Таня направилась снова на кухню, но специально шла тихо, чтобы слышать звуки за дверью в комнату брата. Как только она села за стол, послышались шаги, открылся внутренний замок, и скрипнула дверь. Таня ждала его в дверном проёме. Шорохи из коридора стихли, стихли совсем рядом у входа на кухню. Таня задержала дыхание, чтобы создать впечатление, будто в комнате никого нет – только тогда Коля зайдёт. Зашёл. Его глаза выдали удивление и миллисекундный испуг. Но тут же надел маску равнодушия, подошёл к холодильнику, поискал алюминиевую банку колы и хлопнул дверцей.

– Ты же сказала, что есть, – Коля нахмурил брови.

– Посмотри получше.

Коля хотел что-то ответить, открыл рот, но лишь с досадой вздохнул и отвернулся. «Специально держит. Хочет почитать очередную лекцию. Давай, начинай – я готов. Только знай, что ты …»

– … достала, – сказал Коля громче, чем хотел, но, кажется, она не услышала (вместо «достала» сначала пришло другое слово, которое он не рискнул сказать). Он посмотрел на Таню. Она была похожа на папу, но с чертами мамы. Выделялись мамины скулы и подбородок. И мамина коса, только не покрашенная в белый цвет.

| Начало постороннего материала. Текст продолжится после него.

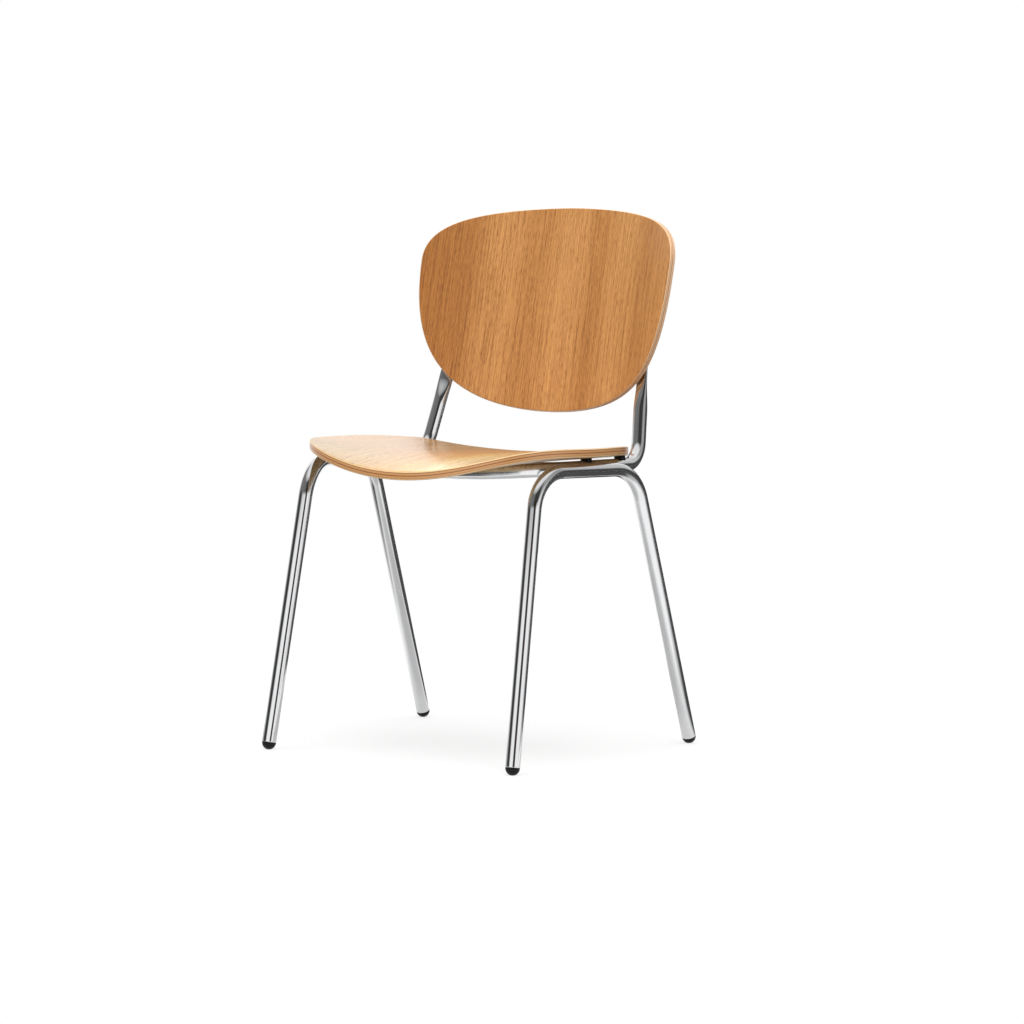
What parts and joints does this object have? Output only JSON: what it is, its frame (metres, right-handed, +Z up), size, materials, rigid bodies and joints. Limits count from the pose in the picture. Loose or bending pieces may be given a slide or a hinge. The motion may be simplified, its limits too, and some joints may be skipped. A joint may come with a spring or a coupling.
{
  "type": "stacking chair",
  "caption": "Armless stacking chair with a moulded plywood seat and curved plywood backrest on a bent steel tube frame with domed feet.",
  "frame": {"origin": "on the floor, at the middle of the chair's plan", "axes": "+Z up, -Y the way the sitter faces, +X the sitter's left"},
  "size_m": [0.478, 0.4919, 0.771],
  "materials": {
    "chrome": "polished chrome plate on steel tube",
    "zinc_steel": "zinc-plated screws and inserts",
    "oak_plywood": "oak-faced plywood under a satin lacquer, its edges left showing the plies",
    "black_plastic": "black moulded plastic"
  },
  "bodies": {
    "root": {"seat_shell": "oak_plywood", "backrest_shell": "oak_plywood", "seat_back_tube": "chrome", "seat_front_left_screw": "zinc_steel", "seat_front_left_insert": "zinc_steel", "seat_front_left_saddle": "black_plastic", "seat_rear_left_screw": "zinc_steel", "seat_rear_left_insert": "zinc_steel", "seat_rear_left_saddle": "black_plastic", "back_lower_left_screw": "zinc_steel", "back_lower_left_insert": "zinc_steel", "back_lower_left_saddle": "black_plastic", "back_upper_left_screw": "zinc_steel", "back_upper_left_insert": "zinc_steel", "back_upper_left_saddle": "black_plastic", "seat_front_right_screw": "zinc_steel", "seat_front_right_insert": "zinc_steel", "seat_front_right_saddle": "black_plastic", "seat_rear_right_screw": "zinc_steel", "seat_rear_right_insert": "zinc_steel", "seat_rear_right_saddle": "black_plastic", "back_lower_right_screw": "zinc_steel", "back_lower_right_insert": "zinc_steel", "back_lower_right_saddle": "black_plastic", "back_upper_right_screw": "zinc_steel", "back_upper_right_insert": "zinc_steel", "back_upper_right_saddle": "black_plastic", "rear_tie_tube": "chrome", "side_frame_left": "chrome", "glide_front_left": "black_plastic", "glide_rear_left": "black_plastic", "frame_spacer_front_left": "chrome", "frame_spacer_rear_left": "chrome", "upright_plug_left": "black_plastic", "side_frame_right": "chrome", "glide_front_right": "black_plastic", "glide_rear_right": "black_plastic", "frame_spacer_front_right": "chrome", "frame_spacer_rear_right": "chrome", "upright_plug_right": "black_plastic"}
  },
  "joints": []
}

У Коли появилась целая шевелюра на голове: небрежно разбросанные, плавно изогнутые волосы торчали во все стороны, по форме похожие на хирургические иглы.

– Ты видел объявление о пропаже?

– Что пропало? Где пропало? – Коля переменил иронию у отца. Но папина ирония больше нравилась Тане: у Коли она часто была злобной.

– Не что, а кто. Девушка пропала.

– Какая? – она в самом деле смогла его заинтересовать, что достаточно трудно.

– Её зовут София. Ты, наверно, видал её у …

– Почему ты говоришь «зовут»? – он почти по буквам сказал последнее слово.

– Потому что, если она пропала не значит, что мертва, – резко ответила Таня. Слово на букву «м» Коля повторил в голове несколько раз. Он слышал уже это слово, а в первый раз услышал, когда кто-то, похожий на врача (позже ему объяснили, что это патологоанатом), говорил про маму: «У неё повреждены первый и второй шейный позвонок – остановилось сердце и дыхание, из-за этого она мертва.» Сразу после услышанного у Коли что-то пошло не так. Вернее, не у него, а в самом в нём.

– Её будут искать?

– Будут. Вот только когда и где …, – Таня осеклась, она вспомнила, что не дочитала объявление и по старой привычке хотела начать что-то объяснять Коле, будто сама всегда обо всём знает. Хотя она, конечно, знала больше Коли, особенно про бухгалтерию, но как раз таки объяснять бухгалтерию ему надо меньше всего. Иногда она понимала, что превращается из старшей сестры, понимающей и поддерживающей сестры, отталкивающейся из собственного опыта, в воспитательницу, не та которая любит, а та которая делает это ради денег и просто выполняет свою работу. Хотя иногда и старшие сёстры бывают хуже воспитательниц. Гораздо хуже. Но кем бы Таня сейчас не была, она считала своей обязанностью наказать Коле что можно, а что нельзя. «Скорее всего будет больше нельзя.» Коля уже нашёл красную блестящую банку колы на нижней полке за зелёным частоколом из перьев лука и ещё какой-то травы, открыл и оторвал колечко. Попивая напиток, собирался уходить. Но на пороге его окликнула Таня.

– Пойдёшь на улицу – за территорию села ни ногой.

«Начинается…

– Хорошо. Хотя я и не собирался.

– В лес, в поле, на речку или куда-то ещё – никуда за пределы Заречного ни ходи.

«Ну почему? Почему она это всегда делает?» Коля сжал кулаки и, чтобы успокоится, делал вдох-выдох.

– Хорошо. Я понял, – не выдержав, он совсем слегка смял банку в руке. Из почти полной ёмкости брызнули пенящиеся коричневые капельки, пара из них попала на футболку Коли. Хотелось ещё надавить, но понимал, что уже сделанного – достаточно для новых, невероятно раздражающих наставлений. И очень не хотелось потом оттирать тёмное пятно с голубого ковра.